■ **Task objective**
Start at the line containing "for node, shape" and stop at the line containing "cad_box = [list(corner)"; copy those lines exactly, both ends included, and no others.

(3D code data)
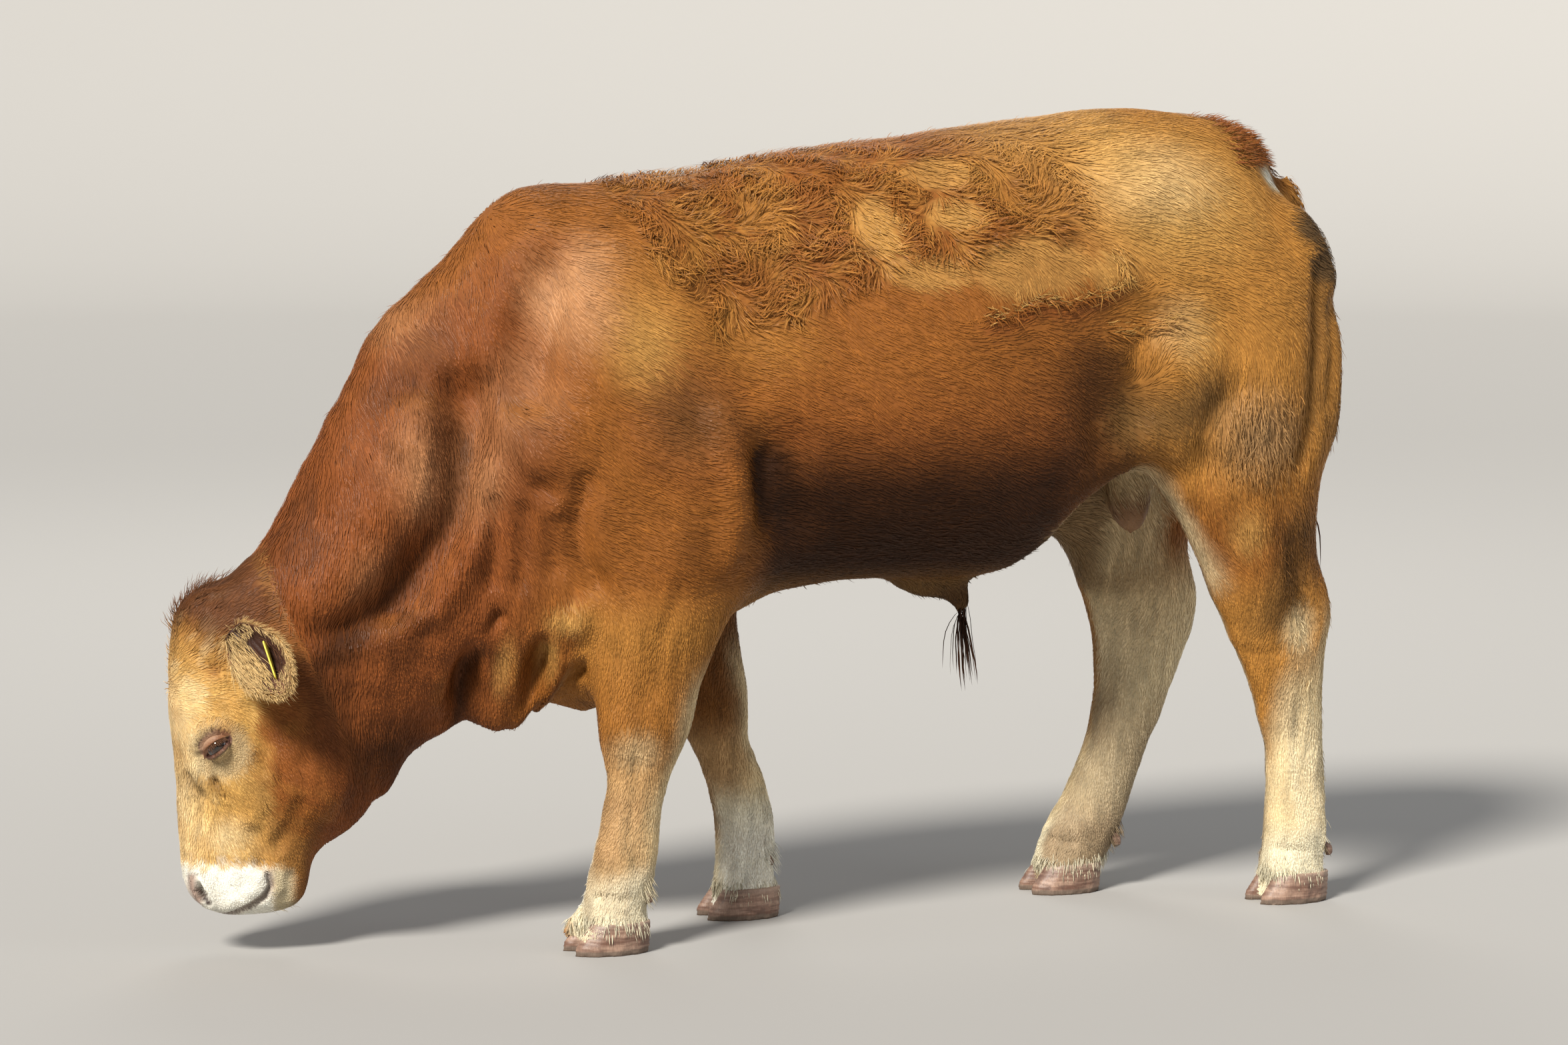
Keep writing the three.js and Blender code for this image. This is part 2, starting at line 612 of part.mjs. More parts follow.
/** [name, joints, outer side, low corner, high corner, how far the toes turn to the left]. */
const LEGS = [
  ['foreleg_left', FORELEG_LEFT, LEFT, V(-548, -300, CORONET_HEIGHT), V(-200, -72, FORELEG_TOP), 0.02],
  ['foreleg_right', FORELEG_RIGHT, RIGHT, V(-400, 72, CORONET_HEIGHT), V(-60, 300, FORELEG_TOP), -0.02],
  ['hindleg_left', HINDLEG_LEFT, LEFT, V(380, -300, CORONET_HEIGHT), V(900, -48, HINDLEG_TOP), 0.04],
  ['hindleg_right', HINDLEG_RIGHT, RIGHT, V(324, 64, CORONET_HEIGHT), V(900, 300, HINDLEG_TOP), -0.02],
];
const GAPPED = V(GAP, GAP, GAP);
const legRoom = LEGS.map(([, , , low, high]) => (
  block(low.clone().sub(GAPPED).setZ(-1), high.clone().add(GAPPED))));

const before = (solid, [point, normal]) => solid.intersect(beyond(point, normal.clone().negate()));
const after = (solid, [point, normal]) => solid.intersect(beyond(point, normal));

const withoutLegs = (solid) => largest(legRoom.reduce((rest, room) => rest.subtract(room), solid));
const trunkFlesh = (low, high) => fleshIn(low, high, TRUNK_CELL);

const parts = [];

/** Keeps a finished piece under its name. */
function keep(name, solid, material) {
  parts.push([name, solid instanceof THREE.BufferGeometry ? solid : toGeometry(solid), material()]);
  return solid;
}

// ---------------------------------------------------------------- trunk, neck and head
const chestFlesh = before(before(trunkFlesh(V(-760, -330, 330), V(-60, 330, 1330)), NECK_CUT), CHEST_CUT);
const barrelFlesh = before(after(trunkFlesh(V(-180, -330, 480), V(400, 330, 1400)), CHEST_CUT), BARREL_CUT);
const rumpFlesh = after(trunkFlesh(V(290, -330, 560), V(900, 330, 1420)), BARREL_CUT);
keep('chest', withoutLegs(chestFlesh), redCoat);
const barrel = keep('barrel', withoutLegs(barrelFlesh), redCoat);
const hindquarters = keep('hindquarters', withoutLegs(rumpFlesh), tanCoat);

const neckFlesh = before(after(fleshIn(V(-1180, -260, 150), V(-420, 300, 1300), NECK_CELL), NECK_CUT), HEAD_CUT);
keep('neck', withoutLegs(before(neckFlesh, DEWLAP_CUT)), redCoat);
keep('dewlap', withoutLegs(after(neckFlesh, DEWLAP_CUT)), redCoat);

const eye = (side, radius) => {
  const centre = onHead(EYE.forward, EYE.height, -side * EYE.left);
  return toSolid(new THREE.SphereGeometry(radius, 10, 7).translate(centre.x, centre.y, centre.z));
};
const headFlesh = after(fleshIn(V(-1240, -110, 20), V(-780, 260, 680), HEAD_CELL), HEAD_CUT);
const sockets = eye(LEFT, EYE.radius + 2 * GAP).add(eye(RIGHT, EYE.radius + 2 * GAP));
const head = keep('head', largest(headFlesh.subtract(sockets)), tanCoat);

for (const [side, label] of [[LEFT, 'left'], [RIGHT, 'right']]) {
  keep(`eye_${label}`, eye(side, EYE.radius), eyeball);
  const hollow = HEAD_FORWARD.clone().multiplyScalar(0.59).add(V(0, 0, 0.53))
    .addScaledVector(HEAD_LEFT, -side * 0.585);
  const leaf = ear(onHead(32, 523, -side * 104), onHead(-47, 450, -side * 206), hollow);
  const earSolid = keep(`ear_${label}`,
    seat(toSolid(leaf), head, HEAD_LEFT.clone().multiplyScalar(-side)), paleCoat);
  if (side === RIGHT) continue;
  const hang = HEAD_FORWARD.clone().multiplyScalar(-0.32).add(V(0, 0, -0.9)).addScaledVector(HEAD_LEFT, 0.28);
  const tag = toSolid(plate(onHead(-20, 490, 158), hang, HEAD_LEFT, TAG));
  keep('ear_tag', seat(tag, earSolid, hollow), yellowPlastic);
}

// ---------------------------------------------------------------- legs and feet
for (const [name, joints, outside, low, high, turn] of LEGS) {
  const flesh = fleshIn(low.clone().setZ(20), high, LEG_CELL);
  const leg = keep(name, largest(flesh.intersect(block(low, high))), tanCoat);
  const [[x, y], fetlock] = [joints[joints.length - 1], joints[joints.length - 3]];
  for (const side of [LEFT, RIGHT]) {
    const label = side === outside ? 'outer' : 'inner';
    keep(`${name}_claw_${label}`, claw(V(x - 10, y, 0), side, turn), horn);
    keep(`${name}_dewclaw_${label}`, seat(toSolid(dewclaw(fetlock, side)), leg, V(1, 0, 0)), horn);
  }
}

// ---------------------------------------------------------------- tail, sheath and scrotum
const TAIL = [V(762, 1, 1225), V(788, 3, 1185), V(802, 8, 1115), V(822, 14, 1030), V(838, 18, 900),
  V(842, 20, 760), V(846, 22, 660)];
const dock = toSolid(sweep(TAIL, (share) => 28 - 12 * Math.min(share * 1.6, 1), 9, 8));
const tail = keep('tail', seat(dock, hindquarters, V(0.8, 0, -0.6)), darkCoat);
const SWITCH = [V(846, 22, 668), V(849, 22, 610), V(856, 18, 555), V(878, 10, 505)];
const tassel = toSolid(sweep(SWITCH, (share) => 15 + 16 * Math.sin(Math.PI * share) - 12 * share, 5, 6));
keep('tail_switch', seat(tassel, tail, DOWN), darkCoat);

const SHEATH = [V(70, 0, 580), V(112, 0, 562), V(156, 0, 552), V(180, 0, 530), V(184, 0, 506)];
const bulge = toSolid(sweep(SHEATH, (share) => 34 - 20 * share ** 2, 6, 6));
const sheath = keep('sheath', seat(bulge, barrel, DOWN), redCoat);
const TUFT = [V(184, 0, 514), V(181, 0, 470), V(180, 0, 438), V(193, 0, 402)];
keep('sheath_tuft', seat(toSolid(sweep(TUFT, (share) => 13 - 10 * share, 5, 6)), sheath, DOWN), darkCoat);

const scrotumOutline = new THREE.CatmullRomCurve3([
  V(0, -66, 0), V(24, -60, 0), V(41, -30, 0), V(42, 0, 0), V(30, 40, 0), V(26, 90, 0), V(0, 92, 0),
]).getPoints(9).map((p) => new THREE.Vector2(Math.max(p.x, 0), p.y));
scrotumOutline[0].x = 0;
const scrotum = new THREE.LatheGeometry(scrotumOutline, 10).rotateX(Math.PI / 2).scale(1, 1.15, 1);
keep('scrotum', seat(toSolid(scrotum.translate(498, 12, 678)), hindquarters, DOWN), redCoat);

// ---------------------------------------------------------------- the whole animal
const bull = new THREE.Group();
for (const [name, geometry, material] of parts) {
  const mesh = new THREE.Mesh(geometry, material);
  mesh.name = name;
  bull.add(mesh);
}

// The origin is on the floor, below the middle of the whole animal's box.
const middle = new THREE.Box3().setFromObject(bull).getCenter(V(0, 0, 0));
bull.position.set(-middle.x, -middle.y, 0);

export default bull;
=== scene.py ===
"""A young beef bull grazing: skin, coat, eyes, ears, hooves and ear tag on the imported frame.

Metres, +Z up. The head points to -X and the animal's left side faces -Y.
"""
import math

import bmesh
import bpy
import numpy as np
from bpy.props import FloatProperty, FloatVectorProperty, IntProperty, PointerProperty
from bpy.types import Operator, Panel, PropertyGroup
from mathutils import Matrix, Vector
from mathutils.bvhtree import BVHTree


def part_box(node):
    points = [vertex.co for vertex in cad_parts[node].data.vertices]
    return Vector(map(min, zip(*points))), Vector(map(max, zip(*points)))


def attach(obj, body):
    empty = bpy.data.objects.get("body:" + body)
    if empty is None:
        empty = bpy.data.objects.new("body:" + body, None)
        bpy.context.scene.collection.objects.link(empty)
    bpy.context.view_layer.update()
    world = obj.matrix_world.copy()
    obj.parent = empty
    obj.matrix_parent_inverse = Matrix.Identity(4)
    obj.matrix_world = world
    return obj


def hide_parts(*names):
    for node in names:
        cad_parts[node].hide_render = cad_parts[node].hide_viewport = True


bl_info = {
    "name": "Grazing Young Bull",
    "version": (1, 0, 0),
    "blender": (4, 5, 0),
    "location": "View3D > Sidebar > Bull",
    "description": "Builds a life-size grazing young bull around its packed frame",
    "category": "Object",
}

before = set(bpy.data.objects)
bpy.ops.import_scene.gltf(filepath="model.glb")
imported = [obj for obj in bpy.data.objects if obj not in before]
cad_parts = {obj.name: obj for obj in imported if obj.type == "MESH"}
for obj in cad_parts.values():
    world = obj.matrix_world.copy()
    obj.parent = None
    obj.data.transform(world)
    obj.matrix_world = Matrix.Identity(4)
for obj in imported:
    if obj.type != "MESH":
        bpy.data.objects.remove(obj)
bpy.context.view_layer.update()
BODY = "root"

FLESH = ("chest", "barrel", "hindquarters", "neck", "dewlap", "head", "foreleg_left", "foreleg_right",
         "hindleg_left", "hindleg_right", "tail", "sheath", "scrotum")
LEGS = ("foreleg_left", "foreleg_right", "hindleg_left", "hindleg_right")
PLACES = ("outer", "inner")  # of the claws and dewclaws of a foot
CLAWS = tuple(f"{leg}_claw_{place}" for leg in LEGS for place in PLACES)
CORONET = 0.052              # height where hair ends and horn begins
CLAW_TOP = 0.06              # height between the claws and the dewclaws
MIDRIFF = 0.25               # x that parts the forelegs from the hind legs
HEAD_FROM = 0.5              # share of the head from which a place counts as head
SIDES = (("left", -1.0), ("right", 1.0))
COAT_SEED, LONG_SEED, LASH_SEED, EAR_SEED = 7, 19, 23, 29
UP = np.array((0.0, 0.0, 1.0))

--

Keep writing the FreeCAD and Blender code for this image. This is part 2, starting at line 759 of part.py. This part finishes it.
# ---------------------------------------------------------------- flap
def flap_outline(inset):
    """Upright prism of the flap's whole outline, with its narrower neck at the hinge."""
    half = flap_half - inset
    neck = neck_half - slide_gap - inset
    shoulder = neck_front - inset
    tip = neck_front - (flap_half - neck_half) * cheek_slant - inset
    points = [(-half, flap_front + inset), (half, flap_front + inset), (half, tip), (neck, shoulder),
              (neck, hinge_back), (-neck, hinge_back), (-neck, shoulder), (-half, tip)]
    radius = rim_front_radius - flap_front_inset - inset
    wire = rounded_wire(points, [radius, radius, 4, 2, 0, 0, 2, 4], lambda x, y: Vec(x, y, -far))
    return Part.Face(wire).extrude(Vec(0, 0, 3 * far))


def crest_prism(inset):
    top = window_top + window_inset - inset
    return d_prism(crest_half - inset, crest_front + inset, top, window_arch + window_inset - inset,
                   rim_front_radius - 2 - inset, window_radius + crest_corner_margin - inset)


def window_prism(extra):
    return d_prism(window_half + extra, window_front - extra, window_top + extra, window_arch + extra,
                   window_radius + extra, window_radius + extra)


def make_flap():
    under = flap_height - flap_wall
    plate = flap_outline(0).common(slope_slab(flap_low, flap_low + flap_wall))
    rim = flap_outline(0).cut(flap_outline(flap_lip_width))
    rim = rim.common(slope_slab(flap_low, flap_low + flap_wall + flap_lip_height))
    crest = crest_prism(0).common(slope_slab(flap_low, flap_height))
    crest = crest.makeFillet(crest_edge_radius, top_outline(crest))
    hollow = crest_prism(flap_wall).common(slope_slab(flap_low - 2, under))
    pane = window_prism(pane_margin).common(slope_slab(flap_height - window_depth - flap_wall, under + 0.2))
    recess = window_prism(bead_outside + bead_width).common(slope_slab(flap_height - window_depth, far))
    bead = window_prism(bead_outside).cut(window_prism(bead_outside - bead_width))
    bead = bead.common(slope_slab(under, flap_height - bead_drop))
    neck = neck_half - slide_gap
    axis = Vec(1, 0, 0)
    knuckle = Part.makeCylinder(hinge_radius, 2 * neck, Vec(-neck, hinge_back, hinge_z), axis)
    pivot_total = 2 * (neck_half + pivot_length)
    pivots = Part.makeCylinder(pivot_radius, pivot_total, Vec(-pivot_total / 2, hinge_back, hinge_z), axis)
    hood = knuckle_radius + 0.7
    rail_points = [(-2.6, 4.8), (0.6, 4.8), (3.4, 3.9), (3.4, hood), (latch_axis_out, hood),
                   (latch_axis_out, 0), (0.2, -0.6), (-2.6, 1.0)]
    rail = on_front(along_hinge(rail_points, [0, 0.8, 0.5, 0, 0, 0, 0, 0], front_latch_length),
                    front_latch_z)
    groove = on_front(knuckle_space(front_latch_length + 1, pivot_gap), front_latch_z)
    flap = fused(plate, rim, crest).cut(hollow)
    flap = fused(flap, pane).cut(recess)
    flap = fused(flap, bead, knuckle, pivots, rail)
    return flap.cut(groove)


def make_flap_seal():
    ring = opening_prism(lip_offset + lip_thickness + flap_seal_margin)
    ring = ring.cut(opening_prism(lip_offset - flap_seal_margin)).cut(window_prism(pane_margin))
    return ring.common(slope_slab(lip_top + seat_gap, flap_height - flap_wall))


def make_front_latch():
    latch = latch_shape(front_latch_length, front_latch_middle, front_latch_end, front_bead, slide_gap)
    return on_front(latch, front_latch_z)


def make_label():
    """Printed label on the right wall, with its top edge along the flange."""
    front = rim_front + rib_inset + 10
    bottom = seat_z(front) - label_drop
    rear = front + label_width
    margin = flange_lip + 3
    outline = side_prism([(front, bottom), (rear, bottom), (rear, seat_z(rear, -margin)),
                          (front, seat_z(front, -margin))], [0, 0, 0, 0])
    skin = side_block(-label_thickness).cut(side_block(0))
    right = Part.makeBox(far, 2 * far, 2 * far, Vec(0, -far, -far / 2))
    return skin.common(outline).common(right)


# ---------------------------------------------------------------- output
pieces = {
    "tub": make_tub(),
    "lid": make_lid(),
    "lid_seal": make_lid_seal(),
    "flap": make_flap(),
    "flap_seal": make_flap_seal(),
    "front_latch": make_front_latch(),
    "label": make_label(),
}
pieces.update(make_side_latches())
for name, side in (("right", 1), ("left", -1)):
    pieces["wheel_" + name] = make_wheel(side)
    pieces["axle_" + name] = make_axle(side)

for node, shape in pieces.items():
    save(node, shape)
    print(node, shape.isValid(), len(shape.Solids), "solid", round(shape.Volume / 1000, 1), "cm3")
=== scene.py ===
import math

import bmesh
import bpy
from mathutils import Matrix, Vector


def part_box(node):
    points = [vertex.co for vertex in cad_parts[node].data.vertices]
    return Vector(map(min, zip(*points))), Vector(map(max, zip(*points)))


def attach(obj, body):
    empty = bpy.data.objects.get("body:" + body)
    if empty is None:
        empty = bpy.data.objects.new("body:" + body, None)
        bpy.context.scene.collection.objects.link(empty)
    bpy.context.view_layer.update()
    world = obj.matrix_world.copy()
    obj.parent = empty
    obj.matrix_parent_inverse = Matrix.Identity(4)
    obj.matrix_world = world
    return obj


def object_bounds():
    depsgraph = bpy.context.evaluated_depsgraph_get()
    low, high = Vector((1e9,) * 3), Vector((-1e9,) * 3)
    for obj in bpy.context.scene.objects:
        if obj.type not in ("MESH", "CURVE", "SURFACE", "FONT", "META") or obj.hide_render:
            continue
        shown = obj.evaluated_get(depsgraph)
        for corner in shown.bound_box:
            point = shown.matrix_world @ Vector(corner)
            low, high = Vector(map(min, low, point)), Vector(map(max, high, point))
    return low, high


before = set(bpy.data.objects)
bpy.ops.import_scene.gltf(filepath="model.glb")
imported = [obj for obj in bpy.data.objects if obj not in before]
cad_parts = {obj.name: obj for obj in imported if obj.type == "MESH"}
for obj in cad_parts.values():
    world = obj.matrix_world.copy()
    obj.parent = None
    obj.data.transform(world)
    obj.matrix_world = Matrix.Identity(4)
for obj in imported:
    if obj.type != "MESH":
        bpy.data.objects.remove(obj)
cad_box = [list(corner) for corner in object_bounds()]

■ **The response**
for node, shape in pieces.items():
    save(node, shape)
    print(node, shape.isValid(), len(shape.Solids), "solid", round(shape.Volume / 1000, 1), "cm3")
=== scene.py ===
import math

import bmesh
import bpy
from mathutils import Matrix, Vector


def part_box(node):
    points = [vertex.co for vertex in cad_parts[node].data.vertices]
    return Vector(map(min, zip(*points))), Vector(map(max, zip(*points)))


def attach(obj, body):
    empty = bpy.data.objects.get("body:" + body)
    if empty is None:
        empty = bpy.data.objects.new("body:" + body, None)
        bpy.context.scene.collection.objects.link(empty)
    bpy.context.view_layer.update()
    world = obj.matrix_world.copy()
    obj.parent = empty
    obj.matrix_parent_inverse = Matrix.Identity(4)
    obj.matrix_world = world
    return obj


def object_bounds():
    depsgraph = bpy.context.evaluated_depsgraph_get()
    low, high = Vector((1e9,) * 3), Vector((-1e9,) * 3)
    for obj in bpy.context.scene.objects:
        if obj.type not in ("MESH", "CURVE", "SURFACE", "FONT", "META") or obj.hide_render:
            continue
        shown = obj.evaluated_get(depsgraph)
        for corner in shown.bound_box:
            point = shown.matrix_world @ Vector(corner)
            low, high = Vector(map(min, low, point)), Vector(map(max, high, point))
    return low, high


before = set(bpy.data.objects)
bpy.ops.import_scene.gltf(filepath="model.glb")
imported = [obj for obj in bpy.data.objects if obj not in before]
cad_parts = {obj.name: obj for obj in imported if obj.type == "MESH"}
for obj in cad_parts.values():
    world = obj.matrix_world.copy()
    obj.parent = None
    obj.data.transform(world)
    obj.matrix_world = Matrix.Identity(4)
for obj in imported:
    if obj.type != "MESH":
        bpy.data.objects.remove(obj)
cad_box = [list(corner) for corner in object_bounds()]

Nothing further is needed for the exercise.